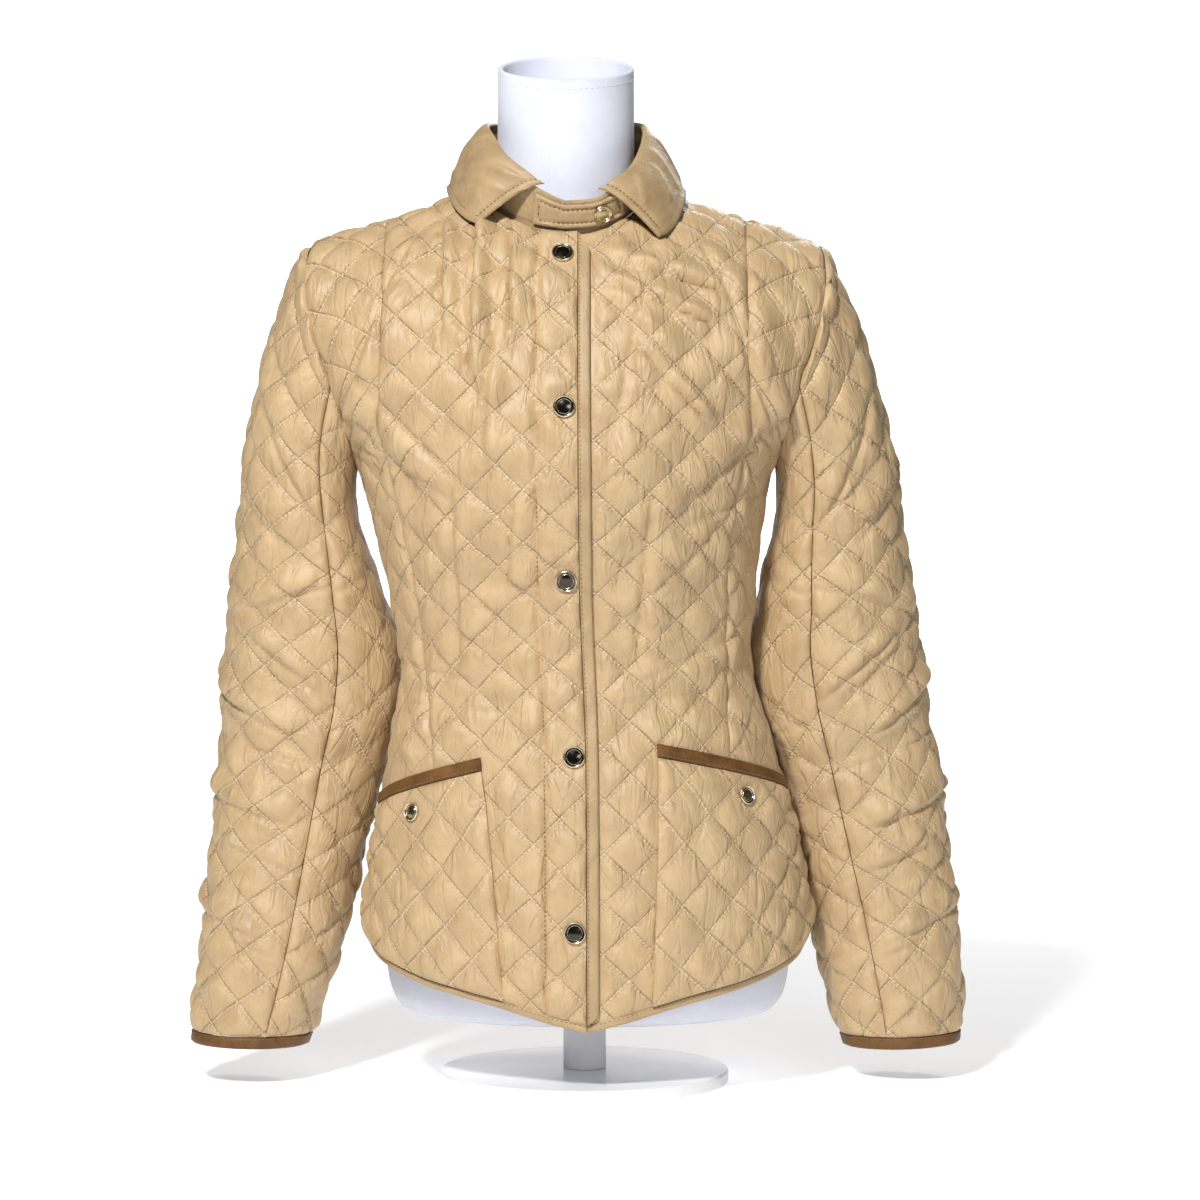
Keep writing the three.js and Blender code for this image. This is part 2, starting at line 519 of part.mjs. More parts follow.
// Rows of a sleeve are evenly spaced along its length
function sleeveShares(table, side) {
  const steps = 240;
  const lengths = [0];
  const middle = (share) => sleevePoint(table, side, 0, share)
    .add(sleevePoint(table, side, Math.PI, share)).multiplyScalar(0.5);
  for (let k = 1; k <= steps; k += 1) {
    lengths.push(lengths[k - 1] + middle(k / steps).distanceTo(middle((k - 1) / steps)));
  }
  const total = lengths[steps];
  return (part) => {
    const k = lengths.findIndex((length) => length >= part * total);
    if (k <= 0) return 0;
    return (k - 1 + (part * total - lengths[k - 1]) / (lengths[k] - lengths[k - 1])) / steps;
  };
}
for (const [name, table] of Object.entries(SLEEVES)) {
  const side = name === 'right' ? -1 : 1;
  const shareAt = sleeveShares(table, side);
  const cuffShare = 1 - LEATHER / 560;
  const ringPoint = (angle, part, lift) => {
    const share = shareAt(part);
    const h = 0.02;
    const point = sleevePoint(table, side, angle, share);
    const round = sleevePoint(table, side, angle + h, share)
      .sub(sleevePoint(table, side, angle - h, share));
    const low = Math.max(share - h / 4, 0);
    const high = Math.min(share + h / 4, 1);
    const along = sleevePoint(table, side, angle, high).sub(sleevePoint(table, side, angle, low));
    const normal = round.cross(along).normalize().multiplyScalar(side);
    if (part === 0) normal.setX(0).normalize();
    return point.addScaledVector(normal, lift);
  };
  const pieces = [
    { piece: 'top', columns: TOP_COLUMNS, from: -BACK_SEAM_ANGLE, to: FRONT_SEAM_ANGLE },
    { piece: 'under', columns: UNDER_COLUMNS, from: FRONT_SEAM_ANGLE, to: 360 - BACK_SEAM_ANGLE },
  ];
  for (const { piece, columns, from, to } of pieces) {
    const gap = 0.35;
    sheet(`sleeve_${name}_${piece}`, columns, SLEEVE_ROWS, (i, j) => {
      const angle = degToRad(lerp(from + gap, to - gap, i / columns));
      const isEdge = i === 0 || j === 0 || i === columns || j === SLEEVE_ROWS;
      const nearBody = smooth(-Math.cos(angle), 0.2, 0.8) * (1 - smooth(j, 5, 9));
      const puff = isEdge || (i + j) % 2 === 0 ? 0 : PUFF * (1 - 0.7 * nearBody);
      const part = cuffShare * j / SLEEVE_ROWS;
      return { inner: ringPoint(angle, part, 0), outer: ringPoint(angle, part, WALL + puff) };
    }, COLOURS.cloth);
  }
  sheet(`cuff_trim_${name}`, TOP_COLUMNS + UNDER_COLUMNS, 1, (i, j) => {
    const angle = degToRad(FRONT_SEAM_ANGLE + 360 * i / (TOP_COLUMNS + UNDER_COLUMNS));
    const part = j ? 1 : cuffShare + SEAM / 560;
    return { inner: ringPoint(angle, part, -0.2), outer: ringPoint(angle, part, TRIM) };
  }, COLOURS.leather, true);
}

// A wall of even thickness about a surface, its plus side out
function evenWall(name, columns, rows, surface, thick, finish) {
  const h = 1e-3;
  const side = (u, v) => {
    const across = surface(Math.min(u + h, 1), v).sub(surface(Math.max(u - h, 0), v));
    const up = surface(u, Math.min(v + h, 1)).sub(surface(u, Math.max(v - h, 0)));
    return across.cross(up).normalize();
  };
  return sheet(name, columns, rows, (i, j) => {
    const [u, v] = [i / columns, j / rows];
    const out = side(u, v).multiplyScalar(-thick / 2);
    return { inner: surface(u, v).sub(out), outer: surface(u, v).add(out) };
  }, finish);
}

// The collar's stand and fall at a share of the way round and up
const collar = {};
for (const column of ['rollX', 'rollY', 'rollZ', 'edgeX', 'edgeY', 'edgeZ']) {
  collar[column] = through(COLLAR, 'at', column);
}
function collarBase(at) {
  const x = -NECK_HALF * Math.sin(2 * Math.PI * at);
  const isBack = Math.cos(2 * Math.PI * at) < 0;
  const z = Math.min(isBack ? backNeckline(x) : frontNeckline(x), ridge(x));
  const point = bodyPoint(angleAt(x, z), z, isBack);
  const inwards = bodyNormal(point).setZ(0).normalize().multiplyScalar(-STAND_THICK - 3 * SEAM);
  return point.add(inwards).add(vec(0, 0, 7 * SEAM));
}
const collarRoll = (at) => vec(collar.rollX(at), collar.rollY(at), collar.rollZ(at));
const collarEdge = (at) => vec(collar.edgeX(at), collar.edgeY(at), collar.edgeZ(at));
const standPoint = (at, up) => {
  const share = (at + 1) % 1;
  return collarBase(share).lerp(collarRoll(share), up);
};
evenWall('collar_stand', 34, 2, (u, v) => standPoint(lerp(0.006, 0.994, u), v * 0.95),
  STAND_THICK, COLOURS.plain);

function fallPoint(at, down) {
  const roll = collarRoll(at).add(vec(0, 0, FALL_THICK));
  const edge = collarEdge(at);
  const out = vec(edge.x - roll.x, edge.y - roll.y, 0);
  out.addScaledVector(vec(0, -1, 0), 75 * smooth(Math.abs(at - 0.5), 0.28, 0.44)).normalize();
  const rise = roll.clone().add(vec(0, 0, 8)).addScaledVector(out, 0.5);
  const turn = roll.clone().lerp(edge, 0.25).add(vec(0, 0, 9)).addScaledVector(out, 9);
  const curve = new THREE.CubicBezierCurve3(roll, rise, turn, edge);
  return curve.getPoint(down);
}
evenWall('collar_fall', 36, 6,
  (u, v) => fallPoint(lerp(FALL_END.right, FALL_END.left, u), v ** 1.3), FALL_THICK, COLOURS.plain);

// The throat tab lies on the stand
const TAB = { from: 0.058, to: -0.115, low: 0.16, high: 0.84, thick: 1.8 };
const TAB_SNAP = { at: -0.066, up: 0.48, radius: 7 };
function standOut(at) {
  const h = 0.002;
  const along = standPoint(at + h, 0.5).sub(standPoint(at - h, 0.5));
  const up = standPoint(at, 0.6).sub(standPoint(at, 0.4));
  return up.cross(along).normalize();
}
evenWall('throat_tab', 8, 2, (u, v) => {
  const at = lerp(TAB.to, TAB.from, u);
  const point = standPoint(at, lerp(TAB.low, TAB.high, v));
  return point.addScaledVector(standOut(at), (STAND_THICK + TAB.thick) / 2 + 2 * SEAM);
}, TAB.thick, COLOURS.plain);
const tabSeat = standPoint(TAB_SNAP.at, TAB_SNAP.up)
  .addScaledVector(standOut(TAB_SNAP.at), STAND_THICK / 2 + TAB.thick + 3.5 * SEAM);
snapCap('snap_collar', tabSeat, standOut(TAB_SNAP.at), TAB_SNAP.radius);

// The dress form stands inside the cloth. How far it keeps from the cloth, by height
const formGap = through([
  { z: 50, gap: 19 }, { z: 110, gap: 14 }, { z: 185, gap: 8 }, { z: 247, gap: 4 }, { z: 308, gap: 2.4 },
  { z: 482, gap: 2.4 }, { z: 600, gap: 2.6 }, { z: 640, gap: 4.4 }, { z: 662, gap: 5.2 },
], 'z', 'gap');
const FORM_SIDES = 30;
const softMax = (a, b, width) => Math.max(a, b) + Math.max(width - Math.abs(a - b), 0) ** 2 / (4 * width);
function formDepth(x, z, isBack) {
  const gap = formGap(z);
  const across = clamp((x - bodyCentre(z)) / (bodyHalf(z) - gap), -1, 1);
  const reach = isBack ? BACK_SHOULDER : FRONT_SHOULDER;
  const deep = (isBack ? bodyBack(z) : bodyFront(z)) - gap;
  const round = Math.sqrt(Math.max(fullness(ridge(x) - gap - z, reach), 0));
  const body = deep * Math.sqrt(1 - across ** 2) * round;
  const neckHalf = isBack ? FORM_NECK.back : FORM_NECK.front;
  const shift = (isBack ? 1 : -1) * (FORM_NECK.y - MID_Y);
  const inNeck = 1 - (x / FORM_NECK.half) ** 2;
  const neck = z > 560 ? shift + neckHalf * Math.sqrt(Math.max(inNeck, 0)) + 40 * Math.min(inNeck, 0) : -99;
  return softMax(body, neck, 5);
}
function formPoint(turn, z, scale) {
  const shoulder = NECK_HALF + (NECK_Z - formGap(z) - z) / SHOULDER_SLOPE;
  const widest = Math.min(bodyHalf(z) - formGap(z), FORM_ARM);
  const half = softMax(Math.min(widest, shoulder), FORM_NECK.half, 6);
  const x = bodyCentre(z) + half * Math.sin(turn) * scale;
  const isBack = Math.cos(turn) < 0;
  const fit = (x - bodyCentre(z)) / scale + bodyCentre(z);
  const deep = formDepth(fit, z, isBack) * scale;
  return vec(x, MID_Y + (isBack ? deep : -deep), z);
}
function neckPoint(turn, rise, inset, drop) {
  const x = (FORM_NECK.half - inset) * Math.sin(turn);
  const y = FORM_NECK.y - (FORM_NECK.front - inset) * Math.cos(turn);
  const z = lerp(700, FORM_NECK.rimZ, rise) + FORM_NECK.slant * (y - FORM_NECK.y) * rise - drop;
  return vec(x, y, z);
}
const FORM_FOOT = [
  { z: 50, scale: 0.8 }, { z: 53, scale: 0.9 }, { z: 61, scale: 0.96 }, { z: 73, scale: 0.99 },
];
const FORM_LEVELS = [95, 130, 170, 210, 247, 280, 310, 345, 380, 415, 448, 470, 495, 520, 545, 568,
  590, 608, 622, 633, 642, 650, 658, 667, 680];
const NECK_RISES = [0, 0.5, 1];
const NECK_HOLLOW = { wall: 4, depth: 30 };
const rings = [
  ...FORM_FOOT.map(({ z, scale }) => (turn) => formPoint(turn, z, scale)),
  ...FORM_LEVELS.map((z) => (turn) => formPoint(turn, z, 1)),
  ...NECK_RISES.map((rise) => (turn) => neckPoint(turn, rise, 0, 0)),
  (turn) => neckPoint(turn, 1, NECK_HOLLOW.wall, 0),
  (turn) => neckPoint(turn, 1, NECK_HOLLOW.wall, NECK_HOLLOW.depth),
];
function ringSolid(name, circles, sides, finish) {
  const positions = [];
  const index = [];
  const middle = (points) => points.reduce((sum, p) => sum.add(p), vec(0, 0, 0)).divideScalar(points.length);
  const all = circles.map((circle) => Array.from({ length: sides }, (_, k) => (
    circle(2 * Math.PI * (k + 0.5) / sides))));
  for (const points of all) for (const point of points) positions.push(...point.toArray());
  const ends = [all[0], all[all.length - 1]].map((points) => middle(points));
  for (const end of ends) positions.push(...end.toArray());
  const [first, last] = [all.length * sides, all.length * sides + 1];
  for (let k = 0; k < sides; k += 1) {
    const next = (k + 1) % sides;
    for (let j = 0; j + 1 < all.length; j += 1) {
      const [a, b, c, d] = [j * sides + k, j * sides + next, (j + 1) * sides + next, (j + 1) * sides + k];
      index.push(a, b, c, a, c, d);
    }
    index.push(first, next, k);
    const top = (all.length - 1) * sides;
    index.push(last, top + k, top + next);
  }
  return solid(name, positions, index, finish);
}
ringSolid('form_torso', rings, FORM_SIDES, COLOURS.form);

// Post and disc under the form
const STAND = { x: 14, y: 4, postRadius: 16, discRadius: 108, disc: 9, edge: 2, top: 50 };
function turnedPiece(name, outline, sides) {
  const piece = new THREE.Mesh(
    new THREE.LatheGeometry(outline.map(([r, h]) => new THREE.Vector2(r, h)), sides),
    new THREE.MeshStandardMaterial(COLOURS.form),
  );
  piece.name = name;
  piece.rotation.x = Math.PI / 2;
  piece.position.set(STAND.x, STAND.y, 0);
  jacket.add(piece);
}
turnedPiece('form_post', [[0, STAND.disc + SEAM], [STAND.postRadius, STAND.disc + SEAM],
  [STAND.postRadius, STAND.top - SEAM], [0, STAND.top - SEAM]], 20);
turnedPiece('form_base', [[0, 0], [STAND.discRadius, 0], [STAND.discRadius, STAND.disc - STAND.edge],
  [STAND.discRadius - STAND.edge, STAND.disc], [0, STAND.disc]], 40);

// The origin is the middle of the whole thing's underside
jacket.updateMatrixWorld(true);
const bounds = new THREE.Box3().setFromObject(jacket, true);
const middle = bounds.getCenter(vec(0, 0, 0));
jacket.position.set(-middle.x, -middle.y, 0);

export default jacket;
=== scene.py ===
# %% [markdown]
# # A quilted jacket on a dress form
# The jacket is padded cloth, sewn in diamonds, so every panel is a thin wall whose outer
# side swells between the stitches. Each panel follows the same body shape that the solids
# follow, only with a far finer grid. All lengths here are in millimetres until a mesh is
# made, and heights are above the floor.

# %% Load the frame
import math

import bpy
import numpy as np
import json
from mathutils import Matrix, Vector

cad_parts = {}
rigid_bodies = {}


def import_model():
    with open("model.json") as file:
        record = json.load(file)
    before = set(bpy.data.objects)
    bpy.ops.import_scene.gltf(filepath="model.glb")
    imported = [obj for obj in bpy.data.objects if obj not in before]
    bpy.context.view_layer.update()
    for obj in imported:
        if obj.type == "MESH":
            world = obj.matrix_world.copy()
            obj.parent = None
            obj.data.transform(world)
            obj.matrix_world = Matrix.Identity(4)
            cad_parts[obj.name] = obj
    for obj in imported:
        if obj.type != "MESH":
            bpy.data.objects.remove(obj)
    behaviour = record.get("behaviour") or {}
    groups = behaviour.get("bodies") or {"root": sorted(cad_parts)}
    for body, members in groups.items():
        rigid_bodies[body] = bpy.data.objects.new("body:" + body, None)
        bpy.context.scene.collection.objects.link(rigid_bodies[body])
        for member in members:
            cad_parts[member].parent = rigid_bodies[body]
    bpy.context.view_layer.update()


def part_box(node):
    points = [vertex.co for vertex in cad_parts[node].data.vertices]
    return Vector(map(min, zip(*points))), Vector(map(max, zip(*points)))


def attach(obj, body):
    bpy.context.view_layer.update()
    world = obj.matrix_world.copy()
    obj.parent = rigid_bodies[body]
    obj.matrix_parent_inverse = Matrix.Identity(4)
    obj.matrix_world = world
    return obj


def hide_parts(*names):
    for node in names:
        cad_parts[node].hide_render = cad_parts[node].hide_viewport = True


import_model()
MM = 0.001

# %% [markdown]
# ## Tables and smooth curves
# A pattern cutter works from a few measured levels and a smooth curve through them. `through`
# is that curve: a cubic through each row of a table, with its slope taken from the neighbours.

# %% Tables with named columns
def table(names, *rows):
    """Named columns from rows of numbers."""
    return dict(zip(names.split(), np.array(rows, float).T))


def through(rows, key, column):
    """A smooth function through one column, level past its ends."""
    at, value = rows[key], rows[column]
    last = len(at) - 1
    before = np.maximum(np.arange(last + 1) - 1, 0)
    after = np.minimum(np.arange(last + 1) + 1, last)
    slope = (value[after] - value[before]) / (at[after] - at[before])

    def curve(where):
        x = np.clip(np.asarray(where, float), at[0], at[last])
        k = np.clip(np.searchsorted(at, x, "left") - 1, 0, last - 1)
        step = at[k + 1] - at[k]
        t = (x - at[k]) / step
        rise = 3 * t**2 - 2 * t**3
        return (
            value[k] * (1 - rise) + value[k + 1] * rise
            + (t**3 - 2 * t**2 + t) * step * slope[k] + (t**3 - t**2) * step * slope[k + 1]
        )

    return curve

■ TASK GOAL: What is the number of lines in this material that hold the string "json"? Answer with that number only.

■ TASK OUTPUT: 3